Um ser humano é um combinado de egoísmo, sofrimento e necedade. Não comove ninguém. Uma pedra não comove ninguém. A beleza é um acidente banal e pressupõe a morte; muitas vezes se rodeia de sandice, e se nos fala, chega a ser assustador. A inteligência, refrescante como um duche, sabe bem, no Estio; mas agora, que é Inverno toda a vida, que lugar atribuir à inteligência? O de criada de servir nos aposentos da ganância. Não comove, é evidente, ninguém. A bondade, sim, comove. Mas é tão débil e tão rara que ninguém a ouve. Não é fácil, assim, encontrar algo que possamos amar. Eu tenho procurado, eu juro que não sei o que fazer: tudo me parece, até a música, produto de uma falha. Vou por essas ruas ao acaso e não acerto a conhecer quem me convença que bem outra poderia ser a vida. Tudo se mostra sob espelhos deformantes, tudo arde numa estranha aceitação. Francamente, que alguém me demonstrasse que não tenho razão.
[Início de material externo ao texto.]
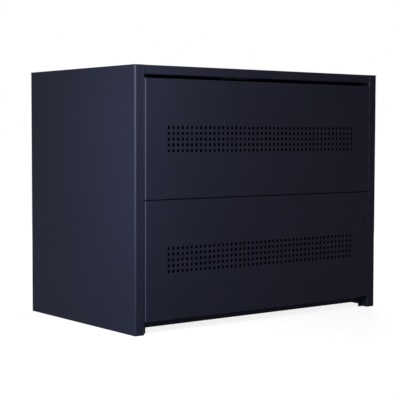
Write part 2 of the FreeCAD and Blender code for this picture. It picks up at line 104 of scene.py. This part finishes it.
FRONT_AIM = (-0.20, -0.10, 0.35)
FRONT_BOX = 0.6
KEY_PLACE = (-0.79, -0.876, 0.95)
KEY_POWER = 6.95
KEY_TINT = (1.0, 0.93, 0.89)
SIDE_PLACE = (-1.098, -0.509, 0.40)
SIDE_POWER = 5.0
SIDE_TINT = (0.68, 0.77, 1.0)
REAR_AIM = (0.1, 0.1, 0.35)
REAR_BOX = 1.2
REAR_PLACE = (1.9, 1.7, 1.25)
REAR_POWER = 62.0
REAR_TINT = (1.0, 1.0, 1.0)


# Finishes

def set_ranges(node, source, target):
    """Makes a Map Range node turn a value's range into another."""
    node.inputs["From Min"].default_value, node.inputs["From Max"].default_value = source
    node.inputs["To Min"].default_value, node.inputs["To Max"].default_value = target


class Finish:
    """A procedural material and the node calls that it is made with."""

    def __init__(self, name, specular, metallic=0.0):
        self.material = bpy.data.materials.new(name)
        self.material.use_nodes = True
        self.tree = self.material.node_tree
        self.shader = self.tree.nodes["Principled BSDF"]
        self.shader.inputs["Specular IOR Level"].default_value = specular
        self.shader.inputs["Metallic"].default_value = metallic
        place = self.tree.nodes.new("ShaderNodeTexCoord")
        self.place = place.outputs["Object"]

    def link(self, source, target):
        self.tree.links.new(source, target)

    def stretched(self, scale):
        """Object coordinates, scaled along each axis."""
        node = self.tree.nodes.new("ShaderNodeMapping")
        node.inputs["Scale"].default_value = scale
        self.link(self.place, node.inputs["Vector"])
        return node.outputs["Vector"]

    def noise(self, per_metre, detail, place=None):
        """Smooth noise from 0 to 1, with so many cells to the metre."""
        node = self.tree.nodes.new("ShaderNodeTexNoise")
        node.inputs["Scale"].default_value = per_metre
        node.inputs["Detail"].default_value = detail
        self.link(place or self.place, node.inputs["Vector"])
        return node.outputs["Fac"]

    def cells(self, per_metre):
        """Distance to the nearest of many scattered points, so many to the metre."""
        node = self.tree.nodes.new("ShaderNodeTexVoronoi")
        node.inputs["Scale"].default_value = per_metre
        self.link(self.place, node.inputs["Vector"])
        return node.outputs["Distance"]

    def spread(self, value, source, target):
        """A value's range turned into another."""
        node = self.tree.nodes.new("ShaderNodeMapRange")
        self.link(value, node.inputs["Value"])
        set_ranges(node, source, target)
        return node.outputs["Result"]

    def product(self, first, second):
        node = self.tree.nodes.new("ShaderNodeMath")
        node.operation = "MULTIPLY"
        self.link(first, node.inputs[0])
        self.link(second, node.inputs[1])
        return node.outputs["Value"]

    def blend(self, share, first, second):
        """Two colours, each written out or from an earlier blend, mixed by a share of the second."""
        node = self.tree.nodes.new("ShaderNodeMix")
        node.data_type = "RGBA"
        self.link(share, node.inputs["Factor"])
        for source, socket in ((first, MIX_FIRST), (second, MIX_SECOND)):
            if isinstance(source, tuple):
                node.inputs[socket].default_value = (*source, 1.0)
            else:
                self.link(source, node.inputs[socket])
        return node.outputs[MIX_RESULT]

    def edges(self, radius):
        """1 on a convex or concave edge, and 0 away from it."""
        bevel = self.tree.nodes.new("ShaderNodeBevel")
        bevel.samples = 4
        bevel.inputs["Radius"].default_value = radius
        geometry = self.tree.nodes.new("ShaderNodeNewGeometry")
        node = self.tree.nodes.new("ShaderNodeVectorMath")
        node.operation = "DOT_PRODUCT"
        self.link(bevel.outputs["Normal"], node.inputs[0])
        self.link(geometry.outputs["Normal"], node.inputs[1])
        return self.spread(node.outputs["Value"], (0.99, 0.80), WHOLE)

    def height(self):
        """Height above the floor, in metres."""
        node = self.tree.nodes.new("ShaderNodeSeparateXYZ")
        self.link(self.place, node.inputs["Vector"])
        return node.outputs["Z"]

    def upright_bends(self):
        """1 on the upright rounded folds, and 0 on the flats, whose normals lie along the axes."""
        geometry = self.tree.nodes.new("ShaderNodeNewGeometry")
        parts = self.tree.nodes.new("ShaderNodeSeparateXYZ")
        self.link(geometry.outputs["True Normal"], parts.inputs["Vector"])
        across = self.product(parts.outputs["X"], parts.outputs["Y"])
        size = self.tree.nodes.new("ShaderNodeMath")
        size.operation = "ABSOLUTE"
        self.link(across, size.inputs[0])
        return self.spread(size.outputs["Value"], (0.02, 0.40), WHOLE)

    def bump(self, height, depth, strength, under=None):
        """Relief of so many metres, over another relief if there is one."""
        node = self.tree.nodes.new("ShaderNodeBump")
        node.inputs["Distance"].default_value = depth
        node.inputs["Strength"].default_value = strength
        self.link(height, node.inputs["Height"])
        if under is not None:
            self.link(under, node.inputs["Normal"])
        return node.outputs["Normal"]

    def finish(self, colour, roughness, normal):
        self.link(colour, self.shader.inputs["Base Color"])
        self.link(roughness, self.shader.inputs["Roughness"])
        self.link(normal, self.shader.inputs["Normal"])
        return self.material


def powder_coat(name, highlight_at_floor):
    """Dark satin powder coat: fine grain over a soft peel, paler where edges are rubbed, with a painted
    highlight on the upright folds.

    The painted highlight on the upright folds is strongest at the cabinet's top, and falls to the given
    share of that at the floor.
    """
    f = Finish(name, COAT_SPECULAR)
    drift = f.spread(f.noise(per_metre=2.2, detail=3.0), MIDDLE, WHOLE)
    patches = f.spread(f.noise(per_metre=38.0, detail=4.0), (0.42, 0.68), (0.10, 0.75))
    worn = f.product(f.edges(COAT_EDGE), patches)
    # Painted highlight: the upright folds are painted lighter, strongest at the top and fading towards
    # the floor, in place of the lamps' glint on them
    bend_highlight = f.product(f.upright_bends(), f.spread(f.height(), (0.0, cabinet_top), (highlight_at_floor, 1.0)))
    body = f.blend(drift, COAT_COLOUR, COAT_LIGHTER)
    colour = f.blend(worn, f.blend(bend_highlight, body, COAT_BEND_HIGHLIGHT), COAT_WORN)
    roughness = f.spread(f.noise(per_metre=9.0, detail=5.0), MIDDLE, COAT_ROUGHNESS)
    peel = f.bump(f.noise(per_metre=420.0, detail=3.0), depth=0.0003, strength=0.25)
    grain = f.bump(f.cells(per_metre=1500.0), depth=0.0002, strength=0.30, under=peel)
    return f.finish(colour, roughness, grain)


def metal(name, base, tint, roughness, marks_per_metre, along=(1.0, 1.0, 1.0)):
    """Bare or plated metal, with drifting tint and fine marks, which a scale along an axis shortens."""
    f = Finish(name, PLAIN_SPECULAR, metallic=1.0)
    drift = f.spread(f.noise(per_metre=55.0, detail=4.0), UPPER_MIDDLE, WHOLE)
    marks = f.noise(marks_per_metre, detail=3.0, place=f.stretched(along))
    relief = f.bump(marks, depth=0.0001, strength=0.35)
    return f.finish(f.blend(drift, base, tint), f.spread(marks, MIDDLE, roughness), relief)


def moulded_plastic(name, base, shaded, roughness):
    """Moulded plastic with a fine grain."""
    f = Finish(name, PLAIN_SPECULAR)
    drift = f.spread(f.noise(per_metre=30.0, detail=4.0), UPPER_MIDDLE, WHOLE)
    rough = f.spread(f.noise(per_metre=80.0, detail=3.0), MIDDLE, roughness)
    grain = f.bump(f.cells(per_metre=2600.0), depth=0.0001, strength=0.5)
    return f.finish(f.blend(drift, base, shaded), rough, grain)


def dusty_rubber():
    """Black rubber with fine dust in a fine grain."""
    f = Finish("rubber_finish", RUBBER_SPECULAR)
    dust = f.noise(per_metre=14.0, detail=5.0)
    colour = f.blend(f.spread(dust, (0.42, 0.72), (0.0, 0.6)), RUBBER_COLOUR, RUBBER_DUSTY)
    grain = f.bump(f.noise(per_metre=1600.0, detail=2.0), depth=0.0002, strength=0.5)
    return f.finish(colour, f.spread(dust, MIDDLE, RUBBER_ROUGHNESS), grain)


finishes = {
    "powder_coat": powder_coat("powder_coat_finish", POST_HIGHLIGHT_AT_FLOOR),
    "zinc_plated_steel": metal("zinc_finish", ZINC_COLOUR, ZINC_TINT, (0.27, 0.43), 700.0),
    "spring_steel": metal(
        "spring_steel_finish", SPRING_COLOUR, SPRING_TINT, (0.23, 0.39), 300.0, (6.0, 1.0, 1.0)
    ),
    "brass": metal("brass_finish", BRASS_COLOUR, BRASS_TINT, (0.23, 0.39), 900.0),
    "rubber": dusty_rubber(),
    "breaker_plastic": moulded_plastic("housing_finish", HOUSING_COLOUR, HOUSING_SHADED, (0.42, 0.54)),
    "lever_plastic": moulded_plastic("lever_finish", LEVER_COLOUR, LEVER_SHADED, (0.34, 0.46)),
}
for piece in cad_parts.values():
    for slot in piece.material_slots:
        slot.material = finishes[slot.material.name.split(".")[0]]

# The covers get their own coat, whose painted fold highlight fades less towards the floor
cover_coat = powder_coat("cover_coat_finish", COVER_HIGHLIGHT_AT_FLOOR)
for cover in ("upper_front_cover", "lower_front_cover"):
    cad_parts[cover].material_slots[0].material = cover_coat


# Stage

def lit_white(tree, surface, given):
    """Makes a glow light other surfaces with a given strength, and show as white.

    Camera, glossy and transmission rays see the white. Returns the socket that holds it.
    """
    path = tree.nodes.new("ShaderNodeLightPath")
    seen = path.outputs["Is Camera Ray"]
    for other in ("Is Glossy Ray", "Is Transmission Ray"):
        either = tree.nodes.new("ShaderNodeMath")
        either.operation = "MAXIMUM"
        tree.links.new(seen, either.inputs[0])
        tree.links.new(path.outputs[other], either.inputs[1])
        seen = either.outputs["Value"]
    strength = tree.nodes.new("ShaderNodeMapRange")
    tree.links.new(seen, strength.inputs["Value"])
    set_ranges(strength, WHOLE, (given, WHITE))
    tree.links.new(strength.outputs["Result"], surface.inputs["Strength"])
    return strength.inputs["To Max"]


def brighter_outwards(tree):
    """How bright the floor's glow shows: a little below white near the cabinet, and white far out."""
    place = tree.nodes.new("ShaderNodeTexCoord")
    away = tree.nodes.new("ShaderNodeVectorMath")
    away.operation = "LENGTH"
    tree.links.new(place.outputs["Object"], away.inputs[0])
    rise = tree.nodes.new("ShaderNodeMapRange")
    rise.interpolation_type = "SMOOTHSTEP"
    tree.links.new(away.outputs["Value"], rise.inputs["Value"])
    set_ranges(rise, (NEAR, FAR), (FLOOR_SHOWN_NEAR, WHITE))
    return rise.outputs["Result"]


def make_floor():
    """A large pale floor that keeps a faint shadow near the cabinet and turns white further out."""
    bpy.ops.mesh.primitive_plane_add(size=FLOOR_SIZE, location=(0.0, 0.0, 0.0))
    floor = bpy.context.object
    floor.name = "floor"
    material = bpy.data.materials.new("floor_paint")
    material.use_nodes = True
    tree = material.node_tree
    tree.nodes.remove(tree.nodes["Principled BSDF"])
    paint = tree.nodes.new("ShaderNodeBsdfDiffuse")
    paint.inputs["Color"].default_value = (FLOOR_GREY, FLOOR_GREY, FLOOR_GREY, 1.0)
    glow = tree.nodes.new("ShaderNodeEmission")
    tree.links.new(brighter_outwards(tree), lit_white(tree, glow, given=0.0))
    both = tree.nodes.new("ShaderNodeAddShader")
    tree.links.new(paint.outputs["BSDF"], both.inputs[0])
    tree.links.new(glow.outputs["Emission"], both.inputs[1])
    tree.links.new(both.outputs["Shader"], tree.nodes["Material Output"].inputs["Surface"])
    floor.data.materials.append(material)


def make_world():
    """Even ambient light, shown as white."""
    world = bpy.data.worlds.new("studio")
    world.use_nodes = True
    bpy.context.scene.world = world
    background = world.node_tree.nodes["Background"]
    background.inputs["Color"].default_value = (1.0, 1.0, 1.0, 1.0)
    lit_white(world.node_tree, background, given=AMBIENT)


def softbox(name, place, aim, side, power, tint):
    """A square area light that faces a point."""
    light = bpy.data.lights.new(name, "AREA")
    light.shape = "SQUARE"
    light.size = side
    light.energy = power
    light.color = tint
    lamp = bpy.data.objects.new(name, light)
    lamp.location = place
    lamp.rotation_euler = (Vector(aim) - Vector(place)).to_track_quat("-Z", "Y").to_euler()
    lamp.visible_camera = False
    bpy.context.scene.collection.objects.link(lamp)
    return lamp


make_floor()
make_world()
softbox("key_light", KEY_PLACE, FRONT_AIM, FRONT_BOX, KEY_POWER, KEY_TINT)
softbox("side_light", SIDE_PLACE, FRONT_AIM, FRONT_BOX, SIDE_POWER, SIDE_TINT)
rear = softbox("rear_light", REAR_PLACE, REAR_AIM, REAR_BOX, REAR_POWER, REAR_TINT)
rear.visible_glossy = False

# Camera, turned from looking straight down to level, then tilted, turned to its heading and rolled

lens = bpy.data.cameras.new("camera")
lens.lens = LENS
lens.sensor_width = SENSOR
lens.clip_end = 2 * FLOOR_SIZE
camera = bpy.data.objects.new("camera", lens)
camera.location = EYE
camera.rotation_euler = (
    Euler((math.radians(90.0 + TILT), 0.0, -math.radians(HEADING))).to_matrix()
    @ Matrix.Rotation(math.radians(ROLL), 3, "Z")
).to_euler()
bpy.context.scene.collection.objects.link(camera)
bpy.context.scene.camera = camera
bpy.context.scene.view_settings.view_transform = "Standard"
in Movimentos no Escuro, 2005
Wild Strawberries – Ingmar Bergman (1957)
A human being is a blend of selfishness, pain and foolishness. Doesn’t move anyone. A stone doesn’t move anyone. Beauty is an ordinary hazard and presupposes death; it’s often surrounded by folly, and if it speaks to us, it can be frightening. Intelligence, refreshing like a shower, feels good in the summer; but now, when it’s forever winter, what place shall we allocate intelligence? The one of a maid servant in the chambers of greed. It doesn’t obviously move anybody. Goodness does. But it’s so frail and so rare that nobody hears it. It isn’t easy, therefore, to find something we can love. I’ve been searching, and swear I don’t know what to do: everything, even music, seems to me the result of some flaw. I wander these streets at random and don’t come across anybody who can convince me that life could well be different. Everything is seen under distorting mirrors, all burns in strange acceptance. Frankly, I wish someone would prove me wrong.
É mais que certo: não sinto a tua falta. Fiquei a tarde toda a arrumar os teus papéis, a reler as cinco cartas que me foste endereçando na semana que perdemos: tu no Alentejo, eu debaixo de água. Fui depois regar as rosas que deixaste no quintal. Sempre só e sem carpir o meu estado (porque não me fazes falta), pus o disco da Chavela que me deste no Natal e comecei a preparar o teu prato preferido. Cozinhar fez-me perder o apetite; por isso abri uma garrafa de maduro e não me custa confessar-te que não sinto a tua falta. Por volta das dez horas, obriguei-me a recusar dois convites pra sair (aleguei androfobia) e estou neste momento a recortar a tua imagem (não me fazes falta) nas fotos que possuo de nós dois, de maneira a castigar com o cesto dos papéis a inábil idiota que deixou que tu te fosses.
in Ulisses já não mora aqui, 2002
Penelope writes
It’s more than sure: I don’t miss you. I spent the whole afternoon tiding up your papers, reading again the five letters you managed to send during the week that was wasted: you in the Alentejo, and I under water. Then I watered the roses you left in the garden. Always by myself and not moaning about my lot (since I don’t miss you), I put on the Chavela record you gave me for Christmas and started to cook your favourite dish. Cooking made me lose my appetite; and so I opened a bottle of red and it’s not hard to confess that I don’t miss you. Around 10 pm, I made myself refuse two invitations to go out (I gave androphobia as an excuse) and right now I’m cutting out your image (I don’t miss you) from the photos I own of both of us in order to punish with the paper basket the awkward idiot who let you go.